[Begin]
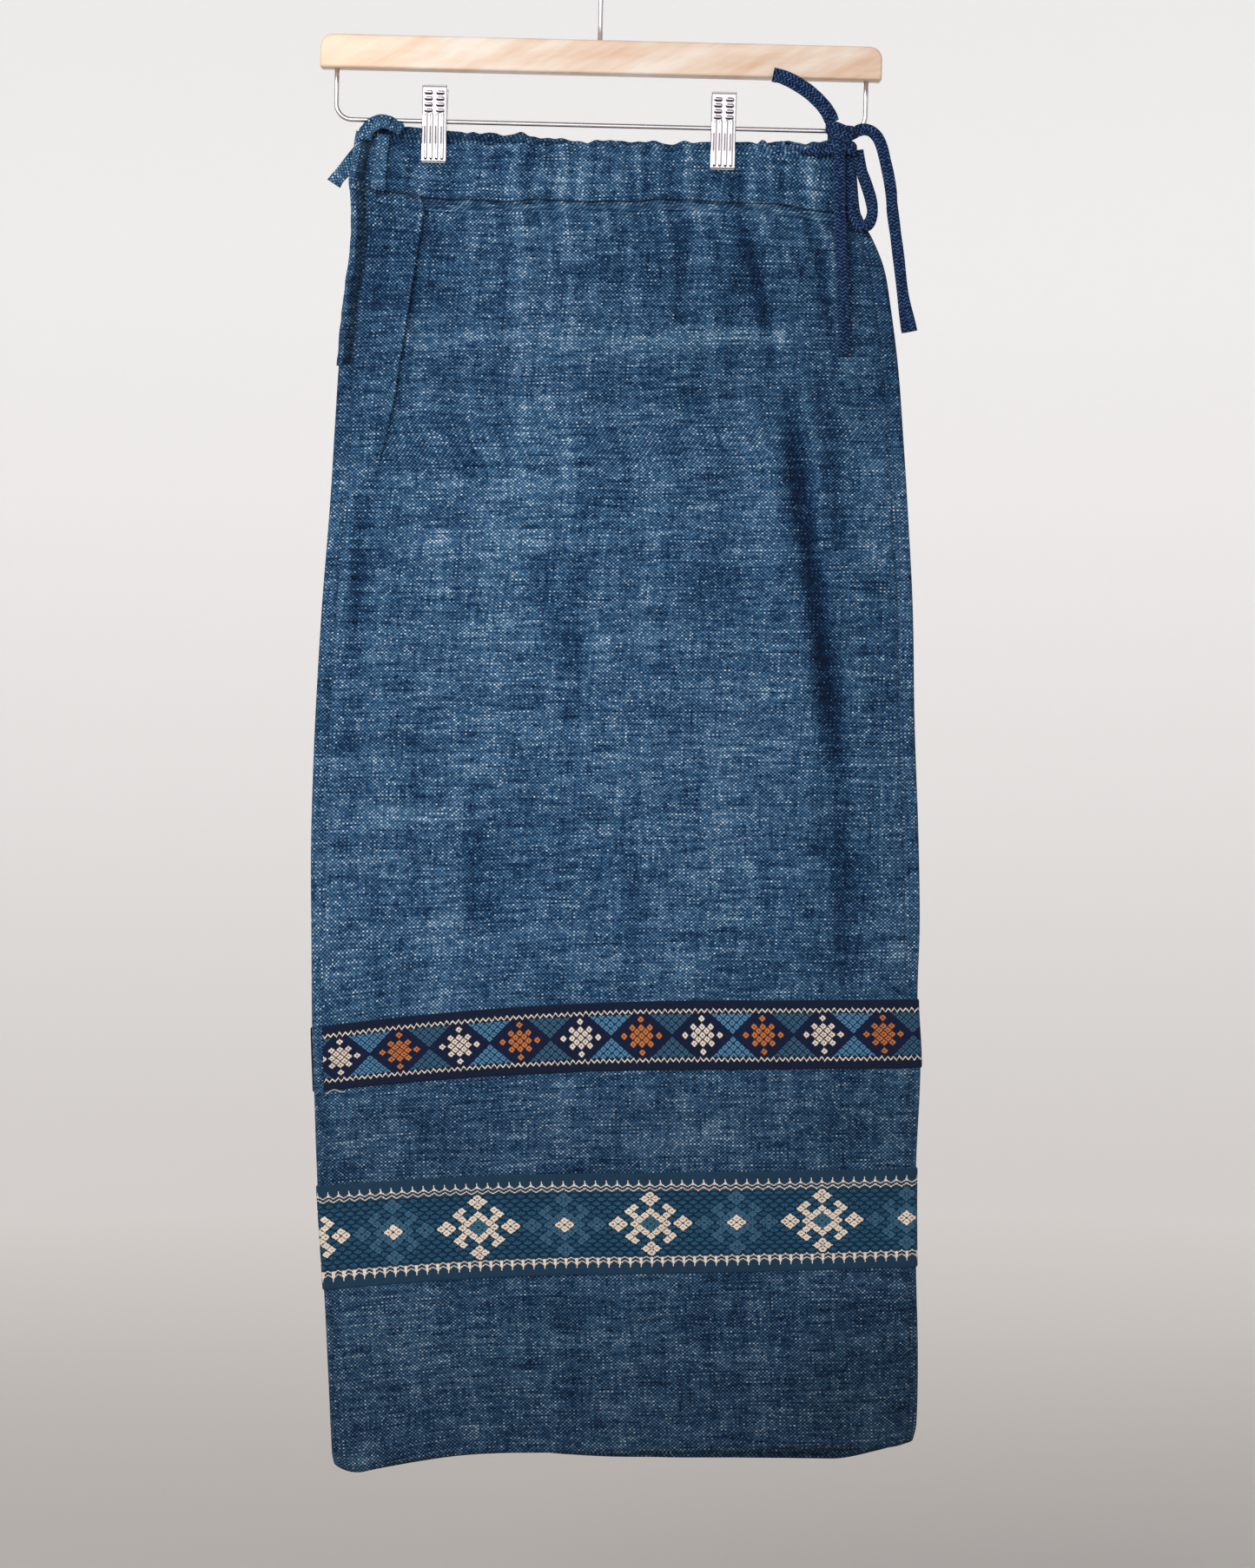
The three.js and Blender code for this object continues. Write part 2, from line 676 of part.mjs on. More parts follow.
function clipSpring() {
  const { inner, outer, length } = SPRING;
  const profile = [
    [inner, -length / 2], [outer, -length / 2], [outer, length / 2], [inner, length / 2],
    [inner, -length / 2],
  ].map(([r, h]) => new THREE.Vector2(r, h));
  const geometry = new THREE.LatheGeometry(profile, 12);
  geometry.rotateZ(Math.PI / 2);
  return geometry;
}

function clip(side) {
  const group = new THREE.Group();
  const front = named(`clip_${side}_front`, clipPlate(), 'brightSteel');
  const back = named(`clip_${side}_back`, clipPlate(), 'brightSteel');
  back.rotation.z = Math.PI;
  group.add(front, back, named(`clip_${side}_spring`, clipSpring(), 'brightSteel'));
  group.position.set(CLIP_PLACES[side], 0, FRAME.bottom);
  return group;
}

function hanger() {
  const group = new THREE.Group();
  group.add(named('hanger_hook', hookWire(), 'brightSteel'));
  group.add(named('hanger_bar', barBoard(), 'paleWood'));
  group.add(named('hanger_wire', frameWire(), 'brightSteel'));
  for (const side of Object.keys(CLIP_PLACES)) group.add(clip(side));
  group.rotation.y = HANGER_TILT;
  return group;
}

// Skirt

function skirt() {
  const group = new THREE.Group();
  const wall = (name, finish, rows, places, above, thick) => {
    group.add(named(name, clothWall(rows, places, above, thick), finish));
  };
  const panelRows = rowsBetween(CASING_SEAM_Z - GAP / 2, HEM_Z);
  const casingEnd = CASING_SEAM_Z + GAP / 2;
  wall('skirt_front', 'indigoCotton', panelRows, frontPlaces, 0, CLOTH_WALL);
  wall('skirt_back', 'indigoCotton', panelRows, backPlaces, 0, CLOTH_WALL);
  wall('casing_front', 'indigoCotton', rowsBetween(FRONT_WAIST_Z, casingEnd), frontPlaces, 0, CASING_WALL);
  wall('casing_back', 'indigoCotton', rowsBetween(BACK_WAIST_Z, casingEnd), backPlaces, 0, CASING_WALL);
  const bandTop = GAP + BAND_WALL;
  const upper = [UPPER_BAND.top, UPPER_BAND.bottom];
  const lower = [LOWER_BAND.top, LOWER_BAND.bottom];
  wall('band_upper_front', 'upperBrocade', upper, upperBandFront, bandTop, BAND_WALL);
  wall('band_upper_back', 'upperBrocade', upper, bandBack, bandTop, BAND_WALL);
  wall('band_lower_front', 'lowerBrocade', lower, lowerBandFront, bandTop, BAND_WALL);
  wall('band_lower_back', 'lowerBrocade', lower, bandBack, bandTop, BAND_WALL);
  const placketRows = rowsBetween(FRONT_WAIST_Z, PLACKET_END_Z);
  wall('placket_strip', 'indigoCotton', placketRows, placketPlaces, GAP + STRIP_WALL, STRIP_WALL);
  for (const name of ['placket_arch', 'carrier_strip', 'tie_end']) {
    group.add(named(name, flatStrip(STRIP_ROUTES[name]), 'indigoCotton'));
  }
  return group;
}

function drawstring() {
  const group = new THREE.Group();
  group.add(named('drawstring_root', flatStrip(STRIP_ROUTES.drawstring_root), 'navyBraid'));
  const knot = new THREE.SphereGeometry(0.5, 12, 8);
  knot.scale(KNOT.width, KNOT.thick, KNOT.height);
  const knotMesh = named('drawstring_knot', knot, 'navyBraid');
  knotMesh.position.set(KNOT.x, KNOT.y, KNOT.z);
  group.add(knotMesh);
  for (const [name, route] of Object.entries(CORD_ROUTES)) {
    group.add(named(name, flatCord(route), 'navyBraid'));
  }
  return group;
}

const part = new THREE.Group();
part.add(skirt(), drawstring(), hanger());

export default part;
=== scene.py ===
"""Indigo tube skirt with a drawstring waist and two brocade bands, on a wooden clip hanger."""

import logging
import math
from dataclasses import dataclass, field
from enum import Enum
from typing import Sequence

import bmesh
import bpy
import numpy as np
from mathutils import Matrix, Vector


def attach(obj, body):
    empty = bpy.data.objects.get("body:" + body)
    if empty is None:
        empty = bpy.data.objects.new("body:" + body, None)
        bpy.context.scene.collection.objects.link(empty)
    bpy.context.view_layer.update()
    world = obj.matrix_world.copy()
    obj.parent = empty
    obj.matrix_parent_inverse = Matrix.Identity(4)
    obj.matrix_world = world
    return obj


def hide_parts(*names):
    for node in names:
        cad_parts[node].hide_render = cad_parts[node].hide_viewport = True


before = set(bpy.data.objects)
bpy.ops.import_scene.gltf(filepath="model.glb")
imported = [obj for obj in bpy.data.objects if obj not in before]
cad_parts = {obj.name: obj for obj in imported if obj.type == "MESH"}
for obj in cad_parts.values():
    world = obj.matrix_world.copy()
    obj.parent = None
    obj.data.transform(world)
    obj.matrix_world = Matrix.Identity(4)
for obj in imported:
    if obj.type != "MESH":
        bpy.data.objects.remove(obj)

LOG = logging.getLogger("skirt")
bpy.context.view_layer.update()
BODY = "root"
MM = 0.001

Points = np.ndarray
Faces = list[tuple[int, ...]]

# A row for each level section of the tube, in millimetres, with the columns named below it.
SECTIONS = np.array([
    (-158, -168.5, 174.3, 3.5, 10.8, -6, 0.25, 0, 0, 0),
    (-179, -172, 175.5, 3.6, 10.8, -8, 0.28, 0, 6, 0),
    (-198.8, -174.3, 178.5, 4.2, 10.8, -12, 0.3, 0, 12, 0),
    (-216, -172.7, 186, 5.6, 10.8, -8, 0.3, 0, 9, 0),
    (-240, -174, 194, 7, 10.8, -3, 0.3, 0, 5, 0),
    (-265, -178, 198, 8.2, 10.8, 0, 0.3, 0, 2, 0),
    (-313, -182.8, 203.8, 10, 10.8, 0, 0.4, 0, 0, 0),
    (-360, -185.8, 207.3, 11, 10.8, 0, 0.5, 0, 0, 0),
    (-408, -188.8, 210.3, 12, 10.8, 0, 0.5, 0, 0, 0),
    (-480, -194.5, 214, 13.3, 10.8, 0, 0.5, 0, 0, 0),
    (-560, -199.2, 215.3, 14.2, 10.8, 0, 0.6, 0, 0, 0),
    (-640, -202, 218, 15, 10.8, 4, 0.66, 0, 0, 0),
    (-700, -201.7, 218.8, 15.5, 10, 12, 0.66, 0, 0, 0),
    (-750.6, -201.3, 217.3, 15.8, 7.8, 19.5, 0.66, 0, 0, 0),
    (-797.9, -199.8, 219.3, 16.2, 7.6, 15.5, 0.6, 1.2, 0, 0),
    (-866.9, -197.5, 216.3, 16.6, 5.2, 8.5, 0.45, 4, 0, 0),
    (-935.3, -193, 216.3, 17, 5.2, 10, 0.45, 6, 0, 0),
    (-995, -190, 217.5, 17.5, 5.2, 14, 0.4, 3, 0, 0),
    (-1046, -187.5, 216.5, 18, 5.2, 20, 0.34, 1.8, 0, 4),
    (-1059.5, -186, 214, 18, 5.2, 21, 0.33, 1.8, 0, 11),
])
SECTION_COLUMNS = ("z", "left", "right", "depth", "seam", "droop", "reach", "tilt", "sag", "lift")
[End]
**Written instruction**
Retype exactly the lines above, from the one with "group.add(named(name, flatCord(route), 'navyBraid'));" through the one with "obj.matrix_world = world", inclusive.

**Problem solution**
    group.add(named(name, flatCord(route), 'navyBraid'));
  }
  return group;
}

const part = new THREE.Group();
part.add(skirt(), drawstring(), hanger());

export default part;
=== scene.py ===
"""Indigo tube skirt with a drawstring waist and two brocade bands, on a wooden clip hanger."""

import logging
import math
from dataclasses import dataclass, field
from enum import Enum
from typing import Sequence

import bmesh
import bpy
import numpy as np
from mathutils import Matrix, Vector


def attach(obj, body):
    empty = bpy.data.objects.get("body:" + body)
    if empty is None:
        empty = bpy.data.objects.new("body:" + body, None)
        bpy.context.scene.collection.objects.link(empty)
    bpy.context.view_layer.update()
    world = obj.matrix_world.copy()
    obj.parent = empty
    obj.matrix_parent_inverse = Matrix.Identity(4)
    obj.matrix_world = world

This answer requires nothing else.